The Implementation Monitoring and Evaluation Division (IMED) said the first four months of this fiscal year used Tk723 crore less in ADP implementation than the same period of the last year.   

A total of Tk7637 crore of foreign aid has been spent in four months on ADP implementation, which is nearly 10 percent of Tk71,800 crore allocation.

In the same period of the last fiscal year, the implementation rate was 13.93 percent, which means as much as Tk8360 crore was spent.

This shows that the use of foreign assistance for ADP implementation decreased by Tk723 crore during the July-October period of the 2019-20 fiscal year.   

Expressing concern, Planning Minister MA Mannan told The Business Standard, "The disbursement rate has been lower than expected as the government officials failed to understand disbursement terms and the bureaucratic complications of the lenders."

Terming the falling disbursement "concerning", the minister said that the ERD was instructed to look into the causes and submit a report on it.
        
The ERD has begun revising ADP as disbursement has slowed down. The finance ministry's division has asked all the ministries and other divisions to reassess foreign loans in the revised ADP.       

Analysing several indicators, the ERD in its annual report has claimed that the country has more foreign borrowing capacity.

Bangladesh's current stock of foreign debt is 13.9 percent while the country can borrow up to 40 percent of its gross domestic production – a tolerable level called by the International Monetary Fund.        

The stock of the country's outstanding debt is now 54.1 percent while any country can borrow 1.5 times higher than its total export earnings and remittance.  

In the meantime, Bangladesh spent 13.4 percent of its revenue collection to pay for the external debt service in the last fiscal year. However, the tolerable level is 30 percent. 

The ERD report said the tolerable limit for external debt service is 20 percent of the total export and remittance which currently stands at 5.1 percent.     

Sources at the ERD said all the development partners disbursed $1433.7 million till October of this fiscal year, including a grant of $101.16 million and loan of $1332.55 million.  
     
The year-on-year total was $1446.75 million, with a grant of $62.86 million and a loan of $1283.89 million. 

The country spent $631.20 million to repay the foreign debt in the current fiscal year while the year-on-year amount was $524.27million.
 
The ERD report said the net assistance decreased by 14 percent in the first four months of this current fiscal year as the disbursement dropped and cost of debt service rose. 
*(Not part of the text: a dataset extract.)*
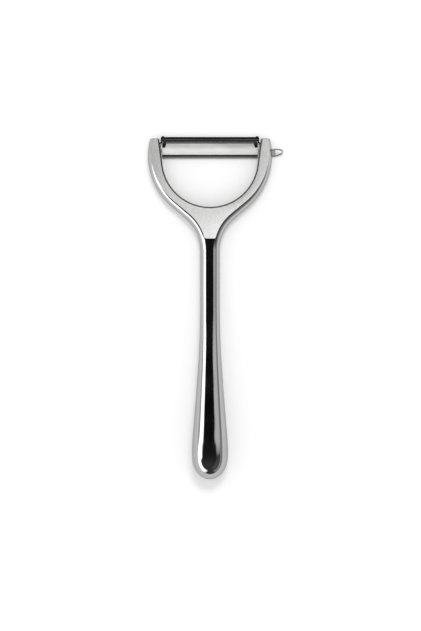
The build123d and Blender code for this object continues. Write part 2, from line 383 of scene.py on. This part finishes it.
def build_wire_loop(tree, size):
    """A wire that runs out along one leg, round a half ellipse and back, and a web across its root."""
    def laid(u, v, w):
        """A point from its places along the legs, from leg to leg and square to the loop."""
        return tree.sum(
            size["Centre"].value, tree.scaled(size["Leg direction"].value, u),
            tree.scaled(size["Leg to leg"].value, v), tree.scaled(size["Normal"].value, w))

    along = tree.number(tree.node("GeometryNodeSplineParameter").outputs["Factor"])
    turn = ((along - LEG_SHARE) / (1.0 - 2.0 * LEG_SHARE)).larger(0.0).smaller(1.0) * math.pi
    on_leg = (1.0 - along / LEG_SHARE).larger(0.0) + (
        (along - (1.0 - LEG_SHARE)) / LEG_SHARE).larger(0.0)
    path = tree.node("GeometryNodeCurvePrimitiveLine", values={"End": (1.0, 0.0, 0.0)}).outputs[0]
    path = tree.node("GeometryNodeResampleCurve", values={"Curve": path, "Count": 129}).outputs[0]
    path = tree.node("GeometryNodeSetPosition", values={"Geometry": path, "Position": laid(
        turn.sine() * size["End reach"] - on_leg * size["Leg length"],
        turn.cosine() * size["Half width"], 0.0)}).outputs[0]
    ring = tree.node("GeometryNodeCurvePrimitiveCircle", values={
        "Resolution": 32, "Radius": size["Wire radius"]}).outputs[0]
    wire = tree.node("GeometryNodeCurveToMesh", values={
        "Curve": path, "Profile Curve": ring, "Fill Caps": True}).outputs[0]
    wire = tree.node("GeometryNodeSetShadeSmooth", values={
        "Geometry": wire, "Shade Smooth": True}).outputs[0]

    block = tree.node("GeometryNodeMeshCube", values={"Size": (1.0, 1.0, 1.0)}).outputs["Mesh"]
    x, y, z = tree.parts(tree.node("GeometryNodeInputPosition").outputs[0])
    middle = (size["Web start"] + size["Web end"]) / 2.0
    web = tree.node("GeometryNodeSetPosition", values={"Geometry": block, "Position": laid(
        middle + x * (size["Web end"] - size["Web start"]),
        y * size["Half width"] * 2.0, z * size["Web thickness"])}).outputs[0]
    web = tree.node("GeometryNodeSetShadeSmooth", values={
        "Geometry": web, "Shade Smooth": False}).outputs[0]
    join = tree.node("GeometryNodeJoinGeometry")
    for part in (web, wire):
        tree.links.new(part, join.inputs[0])
    return join.outputs[0]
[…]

The net disbursement in the first four months of this fiscal year was $970.43 million, which was $1054.38 million in the same period of the last fiscal year. 

In the meantime, concern grows as the number of foreign loan agreements, which could boost the disbursement, is not encouraging.

The ERD said new loan agreements of around $2222 million remained stuck till October. The year-on-year figure was $3611.13million.   

The ERD officials said the first year of a loan agreement usually sees 10-15 percent disbursement. The rate slightly drops in the next two years. If the project implementation gets momentum in the third year, the disbursement rate also witnesses positive output.       

The ERD links the slow implementation of development projects with the slow rate of disbursement of foreign aid, in a report published recently.

The ERD report said, aid utilisation is at a critical juncture and the situation arises from the slow implementation of projects, causing extra time and cost. It is also negatively impacting the balance of payments, leading to increased borrowing from domestic sources.

"Barriers the speedy implementation of projects or utilisation of economic assistance are manifold," the report said, while also pointing out projects are often designed without proper planning or feasibility studies.

"People engaged in the project preparation are not properly trained. And that is why the faulty design of the projects leads to revisions of the project proposals," the report elaborated.

Also, the report blamed the faulty procurement process, problems in land acquisition.

Delay in approval of awarding contracts, appointing consultants, releasing fund and lack of coordination among cofinancers were also identified to be the causes of slow disbursement.